• **Work to do**
Transcribe the stretch of entries below from the line with "Reconstruct the object in this render as a multi-part" through the line with "# Millimetres. +Z", exactly and with both ends included; leave out all other lines.

• **Task inputs**
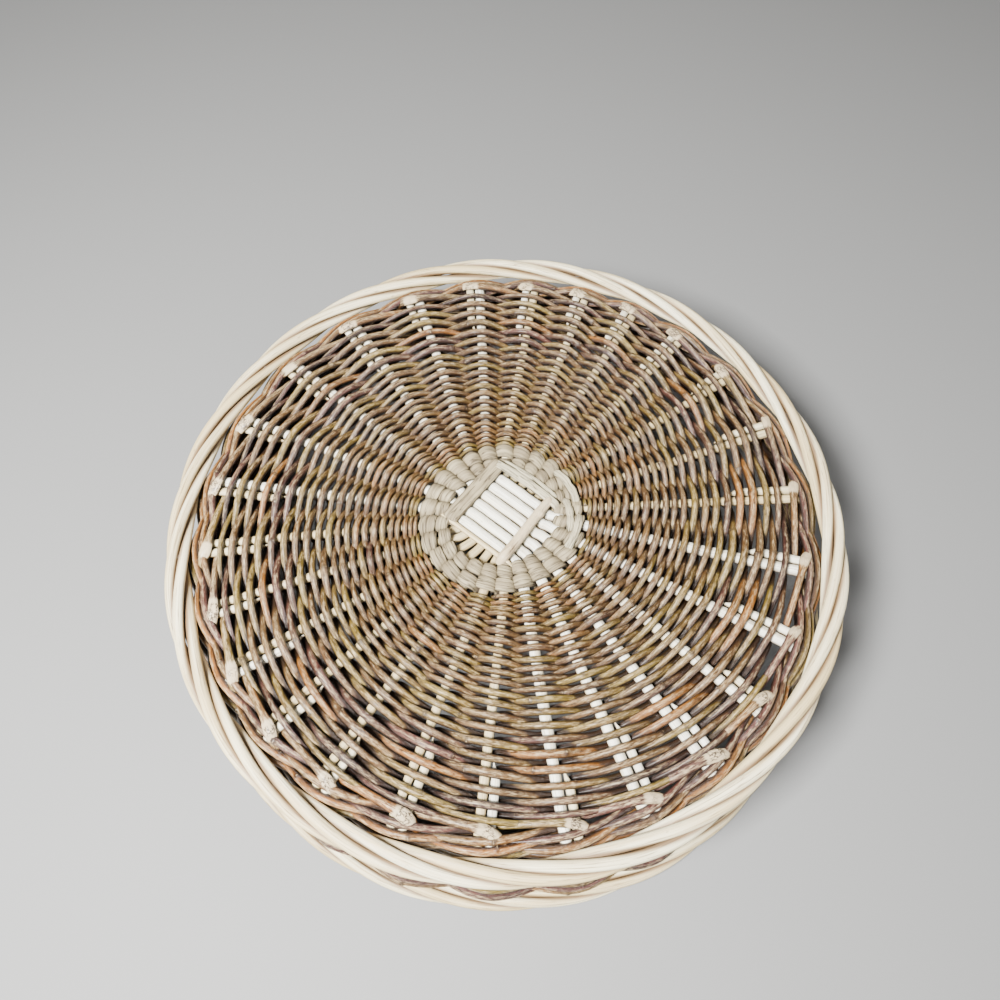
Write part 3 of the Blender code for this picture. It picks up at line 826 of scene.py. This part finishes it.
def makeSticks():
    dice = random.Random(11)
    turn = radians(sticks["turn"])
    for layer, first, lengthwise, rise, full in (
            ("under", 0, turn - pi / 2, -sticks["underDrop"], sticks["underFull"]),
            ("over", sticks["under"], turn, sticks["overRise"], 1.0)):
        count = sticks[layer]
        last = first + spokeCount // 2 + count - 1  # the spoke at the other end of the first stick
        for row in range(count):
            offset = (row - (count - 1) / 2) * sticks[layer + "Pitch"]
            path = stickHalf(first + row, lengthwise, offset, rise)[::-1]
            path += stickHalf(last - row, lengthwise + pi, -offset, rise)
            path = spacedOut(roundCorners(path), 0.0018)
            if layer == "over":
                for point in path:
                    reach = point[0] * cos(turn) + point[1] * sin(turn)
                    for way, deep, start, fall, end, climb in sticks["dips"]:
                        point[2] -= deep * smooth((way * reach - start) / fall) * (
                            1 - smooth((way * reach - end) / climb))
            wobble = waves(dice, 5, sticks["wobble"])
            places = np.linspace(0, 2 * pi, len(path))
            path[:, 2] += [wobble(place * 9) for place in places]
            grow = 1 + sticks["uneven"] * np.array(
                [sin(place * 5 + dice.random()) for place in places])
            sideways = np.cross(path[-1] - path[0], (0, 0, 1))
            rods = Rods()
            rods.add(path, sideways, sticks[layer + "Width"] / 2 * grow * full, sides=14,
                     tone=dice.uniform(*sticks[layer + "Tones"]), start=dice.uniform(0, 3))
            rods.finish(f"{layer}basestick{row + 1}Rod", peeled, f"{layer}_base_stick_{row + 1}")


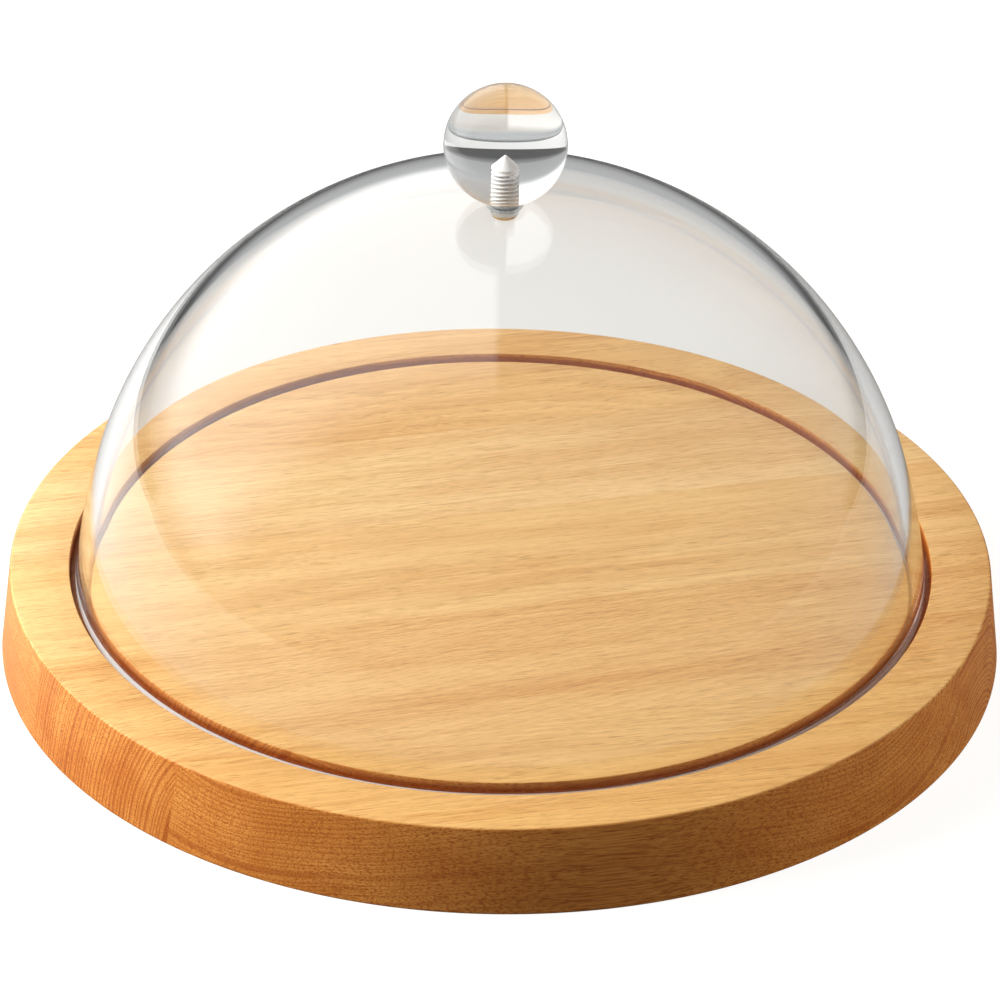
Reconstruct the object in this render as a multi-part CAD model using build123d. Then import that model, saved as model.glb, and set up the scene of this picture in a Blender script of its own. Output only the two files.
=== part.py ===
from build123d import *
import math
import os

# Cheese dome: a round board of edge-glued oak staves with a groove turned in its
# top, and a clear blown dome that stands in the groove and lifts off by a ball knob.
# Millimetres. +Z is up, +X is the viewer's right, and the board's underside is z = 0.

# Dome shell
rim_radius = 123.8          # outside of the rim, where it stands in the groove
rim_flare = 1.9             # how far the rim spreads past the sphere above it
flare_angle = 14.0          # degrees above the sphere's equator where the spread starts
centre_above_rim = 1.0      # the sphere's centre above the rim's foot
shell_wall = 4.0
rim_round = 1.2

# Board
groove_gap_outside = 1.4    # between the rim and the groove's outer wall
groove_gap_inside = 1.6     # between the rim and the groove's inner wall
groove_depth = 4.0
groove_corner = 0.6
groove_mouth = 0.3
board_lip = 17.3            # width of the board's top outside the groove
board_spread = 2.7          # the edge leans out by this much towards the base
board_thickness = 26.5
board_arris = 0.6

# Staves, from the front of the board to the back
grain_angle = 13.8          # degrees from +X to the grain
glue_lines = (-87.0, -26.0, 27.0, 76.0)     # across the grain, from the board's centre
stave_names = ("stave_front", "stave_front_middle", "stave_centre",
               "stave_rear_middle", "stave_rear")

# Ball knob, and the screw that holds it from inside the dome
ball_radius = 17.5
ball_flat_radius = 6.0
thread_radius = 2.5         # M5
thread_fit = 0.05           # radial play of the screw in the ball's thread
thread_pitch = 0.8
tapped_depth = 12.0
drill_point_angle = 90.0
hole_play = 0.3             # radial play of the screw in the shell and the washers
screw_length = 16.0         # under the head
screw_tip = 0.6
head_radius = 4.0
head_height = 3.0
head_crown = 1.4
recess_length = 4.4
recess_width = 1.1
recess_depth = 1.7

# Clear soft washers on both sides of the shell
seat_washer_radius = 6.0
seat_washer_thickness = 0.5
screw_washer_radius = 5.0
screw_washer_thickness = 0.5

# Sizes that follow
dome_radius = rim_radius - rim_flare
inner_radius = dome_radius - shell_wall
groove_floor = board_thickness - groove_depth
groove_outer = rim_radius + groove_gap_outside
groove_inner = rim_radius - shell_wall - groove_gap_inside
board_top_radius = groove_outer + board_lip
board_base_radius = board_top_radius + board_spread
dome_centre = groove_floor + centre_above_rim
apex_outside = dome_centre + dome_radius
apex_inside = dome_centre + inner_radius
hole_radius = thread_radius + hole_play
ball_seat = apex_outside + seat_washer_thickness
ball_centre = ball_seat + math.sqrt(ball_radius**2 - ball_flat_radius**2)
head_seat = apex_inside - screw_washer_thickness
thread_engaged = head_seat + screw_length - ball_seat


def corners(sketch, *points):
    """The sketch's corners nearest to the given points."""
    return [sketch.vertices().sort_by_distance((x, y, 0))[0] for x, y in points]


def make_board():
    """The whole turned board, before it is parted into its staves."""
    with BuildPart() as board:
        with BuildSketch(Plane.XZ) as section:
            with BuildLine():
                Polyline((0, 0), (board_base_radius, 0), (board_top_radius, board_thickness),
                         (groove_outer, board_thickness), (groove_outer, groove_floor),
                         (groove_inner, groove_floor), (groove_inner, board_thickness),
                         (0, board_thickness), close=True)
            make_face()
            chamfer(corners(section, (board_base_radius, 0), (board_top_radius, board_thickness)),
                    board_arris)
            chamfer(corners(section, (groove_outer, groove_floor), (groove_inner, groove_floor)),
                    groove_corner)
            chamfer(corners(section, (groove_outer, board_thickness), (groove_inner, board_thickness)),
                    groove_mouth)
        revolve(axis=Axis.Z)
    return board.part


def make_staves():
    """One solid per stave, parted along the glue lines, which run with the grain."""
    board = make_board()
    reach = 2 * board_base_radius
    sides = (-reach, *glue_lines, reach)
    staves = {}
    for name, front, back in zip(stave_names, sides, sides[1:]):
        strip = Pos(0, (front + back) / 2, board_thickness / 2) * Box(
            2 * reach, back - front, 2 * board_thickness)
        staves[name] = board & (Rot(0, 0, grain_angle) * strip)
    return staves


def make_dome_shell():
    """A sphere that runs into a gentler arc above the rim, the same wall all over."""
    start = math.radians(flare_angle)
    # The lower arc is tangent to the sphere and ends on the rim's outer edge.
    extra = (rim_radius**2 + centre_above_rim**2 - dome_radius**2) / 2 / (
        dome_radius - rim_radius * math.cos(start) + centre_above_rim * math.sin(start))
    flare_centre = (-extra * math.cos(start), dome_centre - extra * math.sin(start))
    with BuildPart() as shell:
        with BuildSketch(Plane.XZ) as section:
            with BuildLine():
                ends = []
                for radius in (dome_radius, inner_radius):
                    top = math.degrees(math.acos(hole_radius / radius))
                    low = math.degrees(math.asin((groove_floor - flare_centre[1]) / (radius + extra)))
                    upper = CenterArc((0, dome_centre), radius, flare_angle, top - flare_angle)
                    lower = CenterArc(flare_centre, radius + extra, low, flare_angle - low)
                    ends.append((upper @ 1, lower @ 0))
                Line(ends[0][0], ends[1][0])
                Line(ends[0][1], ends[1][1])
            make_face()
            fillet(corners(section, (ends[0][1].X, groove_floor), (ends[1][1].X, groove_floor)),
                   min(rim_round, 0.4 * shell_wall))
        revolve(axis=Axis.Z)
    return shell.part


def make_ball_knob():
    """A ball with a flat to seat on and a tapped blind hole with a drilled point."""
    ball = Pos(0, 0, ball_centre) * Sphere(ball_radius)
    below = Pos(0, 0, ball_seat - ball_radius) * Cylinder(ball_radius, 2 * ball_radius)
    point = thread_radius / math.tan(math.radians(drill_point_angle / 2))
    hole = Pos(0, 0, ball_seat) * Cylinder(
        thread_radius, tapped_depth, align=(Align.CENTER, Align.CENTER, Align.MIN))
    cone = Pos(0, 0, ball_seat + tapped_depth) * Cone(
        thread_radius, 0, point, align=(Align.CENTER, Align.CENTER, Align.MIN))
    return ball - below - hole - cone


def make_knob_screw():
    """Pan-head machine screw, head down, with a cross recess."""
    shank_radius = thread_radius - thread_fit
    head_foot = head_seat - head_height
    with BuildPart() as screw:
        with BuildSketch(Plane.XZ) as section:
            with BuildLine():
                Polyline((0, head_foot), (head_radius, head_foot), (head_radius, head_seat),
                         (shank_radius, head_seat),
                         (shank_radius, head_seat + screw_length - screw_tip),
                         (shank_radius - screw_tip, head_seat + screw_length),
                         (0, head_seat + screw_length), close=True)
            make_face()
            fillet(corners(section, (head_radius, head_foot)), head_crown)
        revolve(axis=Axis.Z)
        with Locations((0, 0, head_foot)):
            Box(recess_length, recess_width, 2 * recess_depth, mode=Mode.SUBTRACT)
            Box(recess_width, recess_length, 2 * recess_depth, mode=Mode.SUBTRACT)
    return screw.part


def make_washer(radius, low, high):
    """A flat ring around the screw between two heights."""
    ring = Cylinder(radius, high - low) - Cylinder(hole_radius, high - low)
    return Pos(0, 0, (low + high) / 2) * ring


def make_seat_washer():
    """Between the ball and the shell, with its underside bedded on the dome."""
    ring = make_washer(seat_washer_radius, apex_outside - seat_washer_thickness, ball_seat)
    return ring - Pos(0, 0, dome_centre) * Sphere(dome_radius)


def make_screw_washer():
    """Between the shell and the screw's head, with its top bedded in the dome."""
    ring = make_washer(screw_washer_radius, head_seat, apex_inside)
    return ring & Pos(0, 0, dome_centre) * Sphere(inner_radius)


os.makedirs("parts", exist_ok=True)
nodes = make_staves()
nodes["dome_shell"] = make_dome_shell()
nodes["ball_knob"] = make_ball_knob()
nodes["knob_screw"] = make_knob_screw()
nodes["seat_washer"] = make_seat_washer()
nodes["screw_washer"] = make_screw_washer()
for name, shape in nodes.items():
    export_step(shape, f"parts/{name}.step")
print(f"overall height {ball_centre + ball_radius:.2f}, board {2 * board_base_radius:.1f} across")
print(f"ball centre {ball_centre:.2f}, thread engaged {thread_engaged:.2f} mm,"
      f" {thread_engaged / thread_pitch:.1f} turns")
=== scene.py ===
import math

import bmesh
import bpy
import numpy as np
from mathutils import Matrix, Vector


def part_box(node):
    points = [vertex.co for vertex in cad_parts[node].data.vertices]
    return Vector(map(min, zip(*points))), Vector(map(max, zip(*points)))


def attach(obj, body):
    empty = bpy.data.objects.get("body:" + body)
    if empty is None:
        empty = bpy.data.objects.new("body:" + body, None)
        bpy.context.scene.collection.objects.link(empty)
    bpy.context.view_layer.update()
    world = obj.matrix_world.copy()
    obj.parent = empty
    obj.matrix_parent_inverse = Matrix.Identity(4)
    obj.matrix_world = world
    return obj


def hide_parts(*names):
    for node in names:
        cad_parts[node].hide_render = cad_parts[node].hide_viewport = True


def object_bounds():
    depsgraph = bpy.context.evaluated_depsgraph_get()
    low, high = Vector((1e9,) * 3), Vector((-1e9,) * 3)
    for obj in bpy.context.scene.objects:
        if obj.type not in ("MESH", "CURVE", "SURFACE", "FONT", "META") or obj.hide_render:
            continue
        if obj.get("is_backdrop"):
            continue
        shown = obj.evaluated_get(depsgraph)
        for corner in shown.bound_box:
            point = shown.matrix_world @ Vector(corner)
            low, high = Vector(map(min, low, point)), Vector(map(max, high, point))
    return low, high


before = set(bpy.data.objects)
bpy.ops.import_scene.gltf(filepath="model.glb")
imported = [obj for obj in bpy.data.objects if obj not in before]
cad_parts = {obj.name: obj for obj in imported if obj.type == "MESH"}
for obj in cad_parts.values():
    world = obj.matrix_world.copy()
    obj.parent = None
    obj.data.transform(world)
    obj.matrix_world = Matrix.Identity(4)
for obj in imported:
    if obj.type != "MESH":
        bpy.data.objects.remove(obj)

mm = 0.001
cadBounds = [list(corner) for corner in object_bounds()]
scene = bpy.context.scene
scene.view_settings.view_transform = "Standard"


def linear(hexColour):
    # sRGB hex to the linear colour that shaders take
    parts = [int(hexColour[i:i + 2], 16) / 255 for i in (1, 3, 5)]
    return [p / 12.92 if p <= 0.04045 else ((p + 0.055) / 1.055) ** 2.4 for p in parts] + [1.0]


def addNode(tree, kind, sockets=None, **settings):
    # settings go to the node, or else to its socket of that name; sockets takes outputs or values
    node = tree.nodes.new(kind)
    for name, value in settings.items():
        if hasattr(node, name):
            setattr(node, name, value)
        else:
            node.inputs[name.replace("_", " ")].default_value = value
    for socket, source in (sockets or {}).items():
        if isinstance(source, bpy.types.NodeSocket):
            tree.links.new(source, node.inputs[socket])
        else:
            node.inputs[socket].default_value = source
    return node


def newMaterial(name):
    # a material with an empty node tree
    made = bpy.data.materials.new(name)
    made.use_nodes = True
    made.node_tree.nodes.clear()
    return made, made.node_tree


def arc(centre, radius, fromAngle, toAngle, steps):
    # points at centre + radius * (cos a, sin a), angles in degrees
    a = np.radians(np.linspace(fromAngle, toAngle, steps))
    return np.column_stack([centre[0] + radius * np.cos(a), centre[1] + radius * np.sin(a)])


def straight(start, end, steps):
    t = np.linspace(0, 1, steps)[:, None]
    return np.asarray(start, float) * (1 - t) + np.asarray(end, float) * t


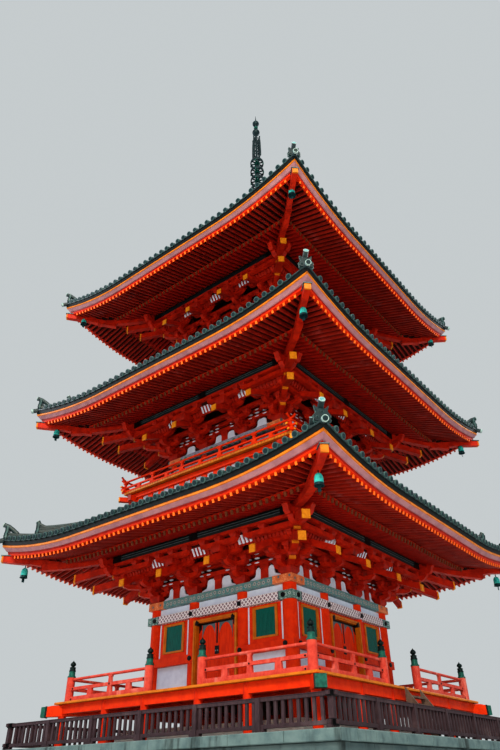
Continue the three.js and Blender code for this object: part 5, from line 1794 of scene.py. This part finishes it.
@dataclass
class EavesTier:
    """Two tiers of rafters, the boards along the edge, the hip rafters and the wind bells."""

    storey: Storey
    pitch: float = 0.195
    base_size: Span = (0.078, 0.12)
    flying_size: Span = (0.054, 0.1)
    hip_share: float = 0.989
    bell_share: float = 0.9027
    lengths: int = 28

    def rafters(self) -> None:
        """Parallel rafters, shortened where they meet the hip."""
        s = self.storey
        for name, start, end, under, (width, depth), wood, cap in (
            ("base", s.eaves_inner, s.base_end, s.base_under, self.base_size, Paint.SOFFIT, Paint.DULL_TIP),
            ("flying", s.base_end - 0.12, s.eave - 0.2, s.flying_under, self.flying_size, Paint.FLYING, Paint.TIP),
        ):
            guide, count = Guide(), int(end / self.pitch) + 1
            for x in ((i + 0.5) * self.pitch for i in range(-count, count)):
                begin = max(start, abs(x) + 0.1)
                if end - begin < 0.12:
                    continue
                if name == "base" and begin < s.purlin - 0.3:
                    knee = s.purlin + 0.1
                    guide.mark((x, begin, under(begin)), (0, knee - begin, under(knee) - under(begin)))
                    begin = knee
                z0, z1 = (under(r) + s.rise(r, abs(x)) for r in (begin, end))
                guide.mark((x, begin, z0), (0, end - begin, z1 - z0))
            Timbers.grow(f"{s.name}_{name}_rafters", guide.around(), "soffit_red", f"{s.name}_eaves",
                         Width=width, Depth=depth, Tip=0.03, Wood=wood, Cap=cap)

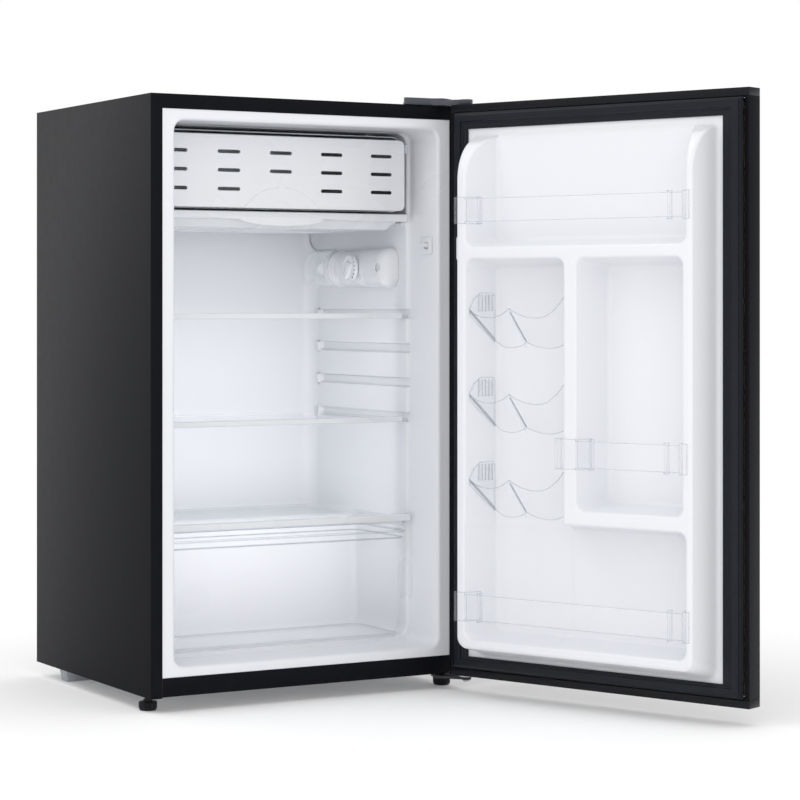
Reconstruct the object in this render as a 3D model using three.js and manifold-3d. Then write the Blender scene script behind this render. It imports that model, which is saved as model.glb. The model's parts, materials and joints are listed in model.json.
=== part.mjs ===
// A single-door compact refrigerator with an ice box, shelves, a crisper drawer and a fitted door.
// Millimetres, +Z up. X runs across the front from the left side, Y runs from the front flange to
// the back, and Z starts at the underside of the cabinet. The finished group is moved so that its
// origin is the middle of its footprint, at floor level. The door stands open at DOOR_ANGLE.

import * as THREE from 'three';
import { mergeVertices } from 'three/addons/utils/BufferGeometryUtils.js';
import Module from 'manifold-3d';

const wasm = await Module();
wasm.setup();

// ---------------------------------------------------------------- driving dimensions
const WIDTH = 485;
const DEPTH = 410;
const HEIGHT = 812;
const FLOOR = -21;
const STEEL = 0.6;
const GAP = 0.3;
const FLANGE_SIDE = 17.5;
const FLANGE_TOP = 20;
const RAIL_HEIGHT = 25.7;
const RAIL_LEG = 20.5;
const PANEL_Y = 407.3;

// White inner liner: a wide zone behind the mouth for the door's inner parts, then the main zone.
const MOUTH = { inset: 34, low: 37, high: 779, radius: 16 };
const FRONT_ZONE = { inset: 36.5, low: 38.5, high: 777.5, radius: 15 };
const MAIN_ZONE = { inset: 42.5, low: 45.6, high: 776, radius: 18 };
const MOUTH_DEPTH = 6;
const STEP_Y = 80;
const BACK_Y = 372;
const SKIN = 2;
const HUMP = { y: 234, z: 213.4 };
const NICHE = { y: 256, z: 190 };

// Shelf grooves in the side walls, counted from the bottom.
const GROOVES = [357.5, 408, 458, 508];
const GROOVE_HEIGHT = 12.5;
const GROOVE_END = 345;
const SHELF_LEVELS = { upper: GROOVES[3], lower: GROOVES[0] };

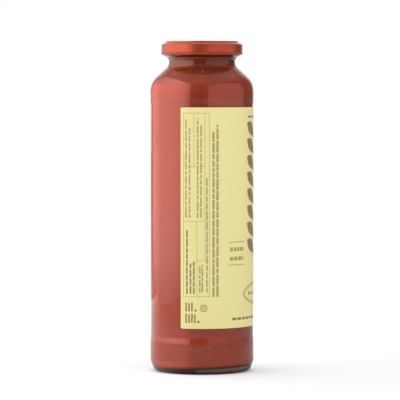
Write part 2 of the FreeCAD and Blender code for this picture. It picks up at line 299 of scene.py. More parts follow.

• **Output for this task**
Reconstruct the object in this render as a multi-part CAD model using build123d. Then import that model, saved as model.glb, and set up the scene of this picture in a Blender script of its own. Output only the two files.
=== part.py ===
from build123d import *
import math
import os

# Cheese dome: a round board of edge-glued oak staves with a groove turned in its
# top, and a clear blown dome that stands in the groove and lifts off by a ball knob.
# Millimetres. +Z is up, +X is the viewer's right, and the board's underside is z = 0.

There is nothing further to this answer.